I see the question asked a lot. Should I get a UV filter to prevent my (expensive) lens from being damaged should something bad happen? Or “the salesperson told me I’d get better photos if I used a UV filter.”
In a nutshell my answers are no and wrong. The thinking that a $25, $50 or $150 piece of glass in front of a $1,000 lens is going to somehow protect the lens element from harm seems a bit absurd except in a very few scenarios which I’ll address in a moment. Moreover, to assume that a thousand dollar lens’ image quality will be improved by a filter is unlikely.
Here are some of the arguments for NOT using a filter (clear, UV or any other for that matter).
- A filter creates another surface that may cause additional flare, glare or reflection.
- For all but the most perfectly polished and coated filters, optical degradation is certain with a filter.
- Filters can introduce color casts and vignetting.
- Putting a thinner shatterable piece of glass in front of a lens provides a source of sharp shards with which to to scratch the front lens element.

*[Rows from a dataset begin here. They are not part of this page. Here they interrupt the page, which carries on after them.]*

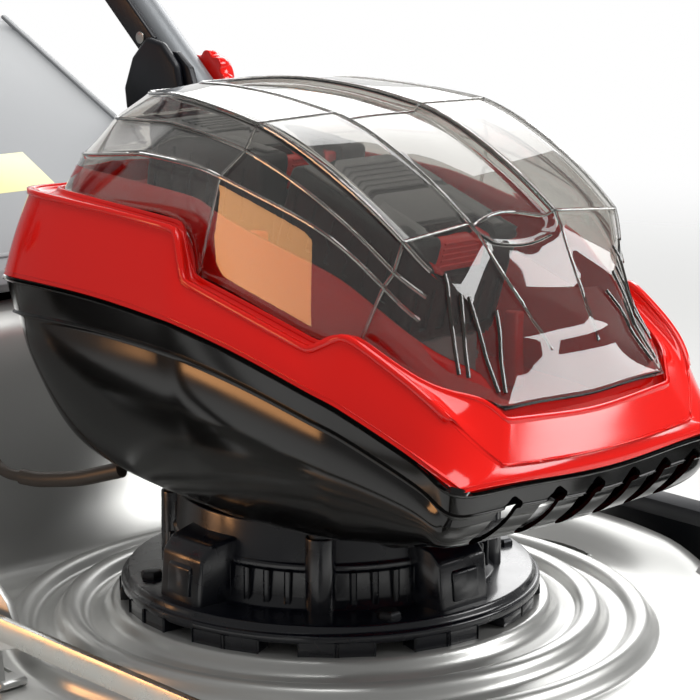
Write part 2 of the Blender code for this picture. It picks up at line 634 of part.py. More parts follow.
def make_upper_housing():
    seam = drawn_in(SEAM, -0.8, -2 * SEAT)
    waist = tuple(
        ((s[0] * 0.5 + c[0] * 0.5) + 1.2, s[1] * 0.5 + c[1] * 0.5 + (1.0 if s[1] > 0 else -1.0), (s[2] + c[2]) / 2)
        if 0 < i < 14 else (0.0, (s[1] + c[1]) / 2, (s[2] + c[2]) / 2)
        for i, (s, c) in enumerate(zip(SEAM, CREASE)))
    under_lip, inner_crease = cover_underside()
    inner_seam = drawn_in(SEAM, HOOD_WALL, -2 * SEAT)
    rings = [hood_ring(half) for half in (seam, waist, CREASE, LIP, under_lip, inner_crease, inner_seam)]
    housing = keep("upper_housing", loft(rings, round_trip=True), RED)
    foot = ((LID_PIN_FORWARD - 4.8, LID_PIN_HEIGHT - 9.2), (LID_PIN_FORWARD + 1.0, LID_PIN_HEIGHT - 9.2))
    for x in (-35.0, 35.0):
        combine(housing, bored_lug("cover_lug_%d" % x, (x - 5, x + 5), LID_PIN_RADIUS + 3.1, 0.0, foot), "UNION")
    return housing


def bored_lug(name, x, radius, start, foot):
    """A lug round the lid's pin: half a circle from the start angle, then two foot places above the rim."""
    forward, height = LID_PIN_FORWARD, RIM_HEIGHT + LID_PIN_HEIGHT
    turns = [start + math.pi * k / 4 for k in range(5)]
    outline = [(forward + radius * math.cos(t), height + radius * math.sin(t)) for t in turns]
    outline += [(spot[0], RIM_HEIGHT + spot[1]) for spot in foot]
    lug = guide(name, slab(outline, x))
    pin = disc(LID_PIN_RADIUS + SEAT, x[0] - 9, x[1] + 9, at(0, forward, height), "X", 8)
    return combine(lug, guide(name + "_bore", pin), "DIFFERENCE")


def make_tray():
    def wall(inset, z=None, drop=0.0):
        moved = drawn_in(LIP, inset, drop)
        return moved if z is None else tuple((x, forward, z) for x, forward, _ in moved)
    under_lip, inner_crease = cover_underside()
    edge = tuple(tuple(a + 0.2 * (b - a) for a, b in zip(*pair)) for pair in zip(under_lip, inner_crease))
    rings = [hood_ring(half) for half in (
        wall(10.0, TRAY_FLOOR), wall(6.5, None, 7.0), drawn_in(edge, 0.0, SEAT + 4.7),
        drawn_in(edge, 0.0, SEAT + 2.3), drawn_in(under_lip, 0.0, 3 * SEAT), wall(4.8, None, HOOD_WALL + SEAT),
        wall(9.5, None, -1.0), wall(12.0, None, -1.0), wall(14.5, TRAY_FLOOR + TRAY_THICK))]
    return keep("battery_tray", loft(rings), RED)


def make_lid():
    skirt = drawn_in(LIP, 1.6, 2.6)
    outside = (SPINE, CROWN, RIDGE, BEVEL, LEDGE, skirt)
    slopes = (0.0, 0.3, 0.5, 0.6, 0.8, 1.0)
    inside = [
        drawn_in(half, LID_WALL * slope, LID_WALL * (1.0 - slope * slope) if half is not SPINE else LID_WALL)
        for half, slope in zip(outside, slopes)]
    rings = [hood_ring(half) for half in (*outside, *inside[::-1])]
    lid = keep("lid", loft(rings, first_cap=False, last_cap=False), CLEAR_SMOKE)
    foot = ((LID_PIN_FORWARD + 6.3, LID_PIN_HEIGHT - 4.5), (LID_PIN_FORWARD + 8.7, LID_PIN_HEIGHT + 4.3))
    for x in (-24.0, 24.0):
        lug = bored_lug("lid_lug_%d" % x, (x - 5, x + 5), LID_PIN_RADIUS + 2.3, math.pi / 2, foot)
        combine(lid, lug, "UNION")
    pin = disc(LID_PIN_RADIUS, -42, 42, at(0, LID_PIN_FORWARD, RIM_HEIGHT + LID_PIN_HEIGHT), "X", 8)
    keep("lid_pin", pin, BRIGHT_STEEL)
    return lid


def pack_frame(forward, height, tilt):
    """Turns a pack's own frame (x, forward, up from its top face) into the mower's."""
    return Matrix.Translation(at(0, forward, RIM_HEIGHT + height)) @ Matrix.Rotation(math.radians(tilt), 4, "X")


def local_block(x, forward, height, edge, frame):
    shape = block(x, forward, height, edge)
    shape.transform(frame @ Matrix.Translation(-at(0, 0, 0)))
    return shape


def make_packs():
    half, wide, deep = PACK_LENGTH / 2, PACK_WIDTH / 2, PACK_DEPTH
    for name, forward, height, tilt in PACKS:
        frame = pack_frame(forward, height, tilt)
        body = keep(name, local_block((-wide, wide), (-half, half), (-deep, 0.0), 4.0, frame), SATIN_BLACK)
        for side in (-1, 1):
            limits = sorted((side * (wide - 7), side * (wide + 1)))
            groove = local_block(limits, (-half - 2, half - 12), (-deep + 9, -deep + 15), 0.0, frame)
            combine(body, guide(name + "_rail_%d" % side, groove), "DIFFERENCE")
        pocket = local_block((-19.0, 19.0), (half - 16, half + 2), (-22.0, 2.0), 0.0, frame)
        combine(body, guide(name + "_pocket", pocket), "DIFFERENCE")
        key = local_block((-18.6, 18.6), (half - 12.0, half - 3), (-22.0 + SEAT, -3.5), 1.5, frame)
        keep(name + "_button", key, RED)


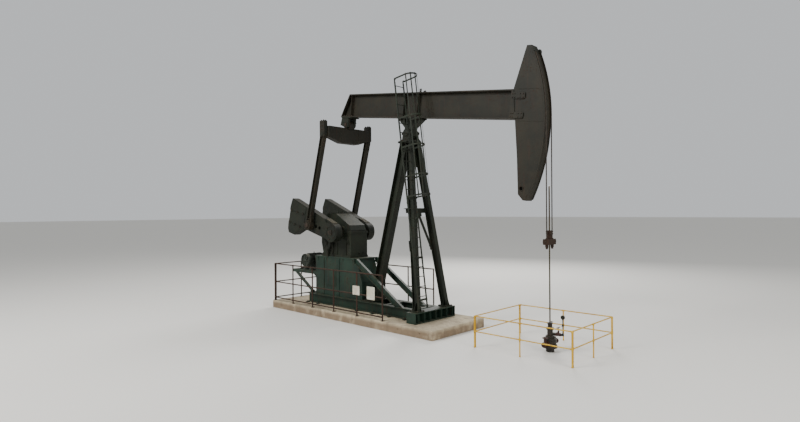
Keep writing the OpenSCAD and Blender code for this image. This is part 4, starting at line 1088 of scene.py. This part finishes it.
# Gate valves on the side outlets, and a plug valve with a T handle on the flow tee
valve_paint = weathered_paint("red_valve_enamel", "#2b130d", "#381a12", "#23150f", "#453828", 0.8, 0.55)
outlet_z = 0.23
tee_z = 0.49
wheel_hub = start_round(0.02, 0.026, 24, (0, 0, -0.008))
wheel_spoke = start_block((0.012, -0.006, -0.001), (0.07, 0.006, 0.009))
wheel_parts = [start_ring(0.072, 0.0085, (40, 10), (0, 0, 0.006)), soften(wheel_hub, 0.003, 2)]
wheel = joined(wheel_parts + ring_of(soften(wheel_spoke, 0.003, 2), 5), "wheel_model")
valve_parts = copies(wheel, [Matrix.Translation((rod_x, y, 0.396)) for y in (-0.27, 0.27)])
valve_spots = []
for side in both:
    out = (0, side, 0)
    y = side * 0.27
    face = standing((rod_x, side * 0.1905, outlet_z), out)
    blank = soften(stepped(start_round(0.07, 0.018, 40), (0.5, 0.006)), 0.003, 2)
    yoke = start_round(0.026, 0.085, 24, (rod_x, y, 0.285))
    valve_parts += [
        placed(soften(start_round(0.085, 0.02, 40), 0.003, 2), face),
        placed(bevelled(start_round(0.055, 0.15, 32), 0.018, 4), face),
        placed(blank, standing((rod_x, side * 0.338, outlet_z), out)),
        start_round(0.04, 0.012, 32, (rod_x, y, 0.282)),
        drawn_in(yoke, top, (0.62, 0.62, 1), (rod_x, y, 0.37)),
        bar((rod_x, y, 0.36), (rod_x, y, 0.418), 0.009, 16)]
    valve_spots += bolts(circle((rod_x, side * 0.2105, outlet_z), 0.071, 6, 30), out, 10)
    valve_spots += bolts(circle((rod_x, side * 0.356, outlet_z), 0.056, 6, 30), out, 10)
valve_parts += [
    placed(soften(start_round(0.052, 0.035, 8), 0.004, 2), standing((5.205, 0, tee_z), forward)),
    placed(bevelled(start_round(0.044, 0.14, 32), 0.012, 3), standing((5.2005, 0, tee_z), forward)),
    soften(start_round(0.026, 0.07, 24, (5.27, 0, 0.515)), 0.004, 2),
    bar((5.338, 0, tee_z), (5.356, 0, tee_z), 0.03, 8),
    bar((5.27, 0, 0.57), (5.27, 0, 0.672), 0.012, 16),
    bevelled(bar((5.27, -0.09, 0.67), (5.27, 0.09, 0.67), 0.012, 16), 0.005, 3)]
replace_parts(finish(valve_parts, "well_valves", valve_paint), "flow_valves")
bolt_set(valve_spots, "valve_bolts")

# A riser at the end of the flow tee holds a pressure gauge, its bare dial turned to the near side
riser_x = 5.398
gauge_case = start_round(0.055, 0.04, 40)
pick(gauge_case, top)
bpy.ops.mesh.inset(thickness=0.006, depth=0)
extrude((0, 0, -0.006))
object_mode()
riser_parts = [
    collar((5.372, 0, tee_z), forward, 0.030, 0.05),
    collar((riser_x, 0, 0.50), up, 0.029, 0.07),
    bar((riser_x, 0, 0.52), (riser_x, 0, 0.90), 0.0135),
    collar((riser_x, 0, 0.74), up, 0.024, 0.05),
    clipped_plate((5.392, -0.085, 0.735), (5.404, 0.01, 0.745), 2, 0.004),
    start_round(0.022, 0.03, 6, (riser_x, 0, 0.885)),
    placed(soften(gauge_case, 0.0015), standing((riser_x, 0.02, 0.955), near_way)),
    bar((riser_x, -0.008, 0.955), (riser_x, -0.028, 0.955), 0.010, 16)]
finish(riser_parts, "pressure_gauge", cast_paint)


# Walking beam: a deep welded I beam. Small lugs stand on its top flange beside the post,
# weld beads run along its stiffeners, and the bearings are bolted through its lower flange.
# Its olive tint is painted warm sky light: the beam, head, equalizer and pitmans share the dark green paint
# of the rest, shifted towards olive as if lit by a low sky.
sky_tinted_paint = weathered_paint("sky_tinted_green_enamel", "#181810", "#232015", "#2f1e14", "#40392a", 0.5, 0.62)
dress(sky_tinted_paint, "walking_beam", "horsehead", "equalizer", "near_pitman", "far_pitman")
beam_tilt = 7.8
on_beam = Matrix.Translation((0, 0, pivot_z)) @ Matrix.Rotation(math.radians(beam_tilt), 4, "Y")
beam_parts = []
for side in both:
    for x in (-3.0, -0.32, 0.30):
        for at in (x, x + 0.02):
            beam_parts.append(weld((at, side * 0.015, 0.55), (at, side * 0.015, 1.30), 0.007))
        for z in (0.55, 1.30):
            beam_parts.append(weld((x + 0.01, side * 0.02, z), (x + 0.01, side * 0.146, z), 0.009))
    for z in (0.551, 1.299):
        beam_parts.append(weld((-3.30, side * 0.013, z), (3.82, side * 0.013, z), 0.008))
beam_parts.append(clipped_plate((0.445, -0.05, 1.3395), (0.495, 0.05, 1.392), 1, 0.012))
eye_plate = start_block((0.235, -0.012, 1.3395), (0.305, 0.012, 1.475))
soften(drawn_in(eye_plate, top, (1.25, 1, 1), (0.27, 0, 1.475)), 0.004, 2)
cut_out(eye_plate, bar((0.27, 0.03, 1.435), (0.27, -0.03, 1.435), 0.020, 24))
beam_parts.append(eye_plate)
finish(beam_parts, "beam_welds_and_lugs", sky_tinted_paint, "beam", place=on_beam)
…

- Those who leave a filter on all the time often find their protection becomes unremovable preventing them from using a more useful filter like a polarizer or neutral density filter.
But… That Filter Might Save My Bacon!
Think about it. In what scenario will a filter protect the lens? A blow by a golf ball, baseball or softball? Nah, a direct blow will shatter the filter and drive shards of glass into the front element. A drop onto the floor, lens first? Maybe. The filter holder may provide a little extra protection to the lens barrel, but again, when the glass filter shatters you’ve got shards of sharp up against your expensive glass. What about a fall onto a rock? Yep, a filter might help a little, but a lens hood would help a lot more – as would a lens cap.
Block UV rays
What about the argument that a UV filter will “block UV rays” and improve the contrast and exposure? That is part true – if you’re shooting film. DSLRs are far less sensitive to UV light than film and that filter is more likely to become a source of glare, flare, internal reflection and vignetting. That UV filter is also yet another expense and item to carry around.
When Does it Make Sense to use a UV/Clear Filter?
If you have burning metal or corrosive substances flying at your camera, I would certainly prefer that they strike a cheap(ish) piece of replaceable glass rather than my expensive lens. Also, some lenses are only well sealed against rain and dust if you put a filter on them. So an excessively wet, dusty or sandy environment might be a good candidate for filter use.
What Do I Do to Protect My Lens?
Aside from being careful, I would argue that using a lens hood is an almost ideal solution. A lens hood helps keep things away from the front element and it also serves the important additional photographically USEFUL function of keeping off-axis light out of your shot. Off-axis light can cause significant glare and flare and attendant loss of contrast. Even the best filters are little or no help with off-axis light.
My personal policy is also to “cap the lens” whenever I am not shooting and definitely before I move anywhere. The cap stays accessible in my back pocket and it goes on the camera before I move it. Much like my seatbelt is always fastened before I start the car.